The landing gear and wing had to be rebuilt. Most importantly, Byron said, the builders had to figure out why the gear collapsed in the first place. That led to some sleuthing. Specifically, members of the Me-262 project went seeking a part called an actuator, a hydraulic strut-like device that controls the landing gear. But finding a part designed more than 60 years ago, for a plane of which only eight originals exist in the world, was like seeking the proverbial needle in the haystack. The group discovered that an 89-year-old former World War II German mechanic had a small private museum in his Berlin home. As luck would have it, he had an original Me-262 actuator. The Paine Field builders were able to borrow the part, disassemble it and discover the cause of the gear collapse.

It turned out that the landing-gear assembly depended on 12 small ball bearings that were supposed to snap into place to lock the gear down and support the weight of the plane. On the 2003 flight, they didn't lock properly. The fitting had been improperly machined when the replacement-gear assembly was built in Texas. Eventually, the Paine Field builders had all new landing-gear assemblies produced.

"It took six months of research and six months of fabrication," Byron told the newspaper.

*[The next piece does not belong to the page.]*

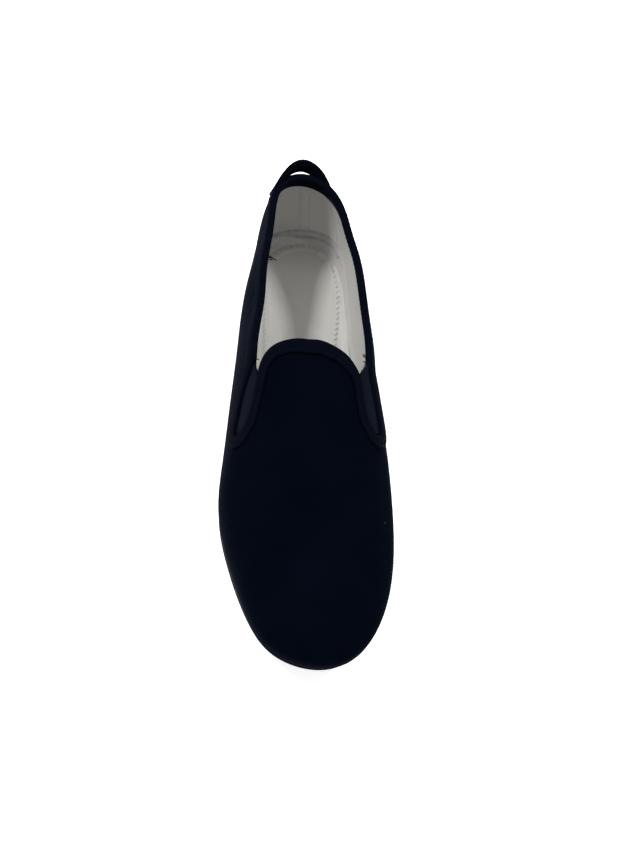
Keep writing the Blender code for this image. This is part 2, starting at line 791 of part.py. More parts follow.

Eventually, everything was reassembled, and the rebuilt jet rolled out of its hangar last week for the first time in more than a year.

The Me-262 first flew in 1942 and was far superior to any aircraft that Allied forces had in Europe, cutting through American bomber squadrons and outspeeding pursuers by reaching 540 mph, about 100 mph faster than U.S. fighter planes. But German leader Adolf Hitler had insisted on developing the plane as a bomber, for which it was unsuitable, and by 1944, it was too late to produce enough of the jets to stop Allied bombers. Only 1,433 Me-262s were built, and about 1,000 of them were destroyed on the ground by Allied air attacks.

That's how the plane's history might have ended, except that a military-aircraft enthusiast named Steve Snyder made a deal in the early 1990s with the Navy to restore one of the originals, which was decaying at a Pennsylvania Navy base. Part of the deal was that Snyder would be allowed to disassemble the plane, copy it and build five new Me-262s. Snyder formed a company and started restoration and production in Texas. Financial problems followed. Then Snyder was killed in the crash of one of his other planes in New Jersey in 1999. But in 1998, Bob Hammer, a retired Boeing engineer who heads the Paine Field work, had received a call from Snyder, and a deal was struck to move the work. The supplies and parts for building five Me-262s were moved from Texas to Paine Field in 1999.

The replicas are duplicating nearly every item of the originals, from paint to gun ports for the four 30-millimeter cannons, although (obviously) no operating weapons are fitted. The single major change is using modern General Electric engines, rather than original Junkers engines that had to be rebuilt about every 20 hours.

Of the replica planes, one is going to the Messerschmitt Foundation in Germany and the other, the one with the landing-gear problems, has been purchased by a retired Arizona judge. Three others remain unsold, available for about $2 million each, without engines.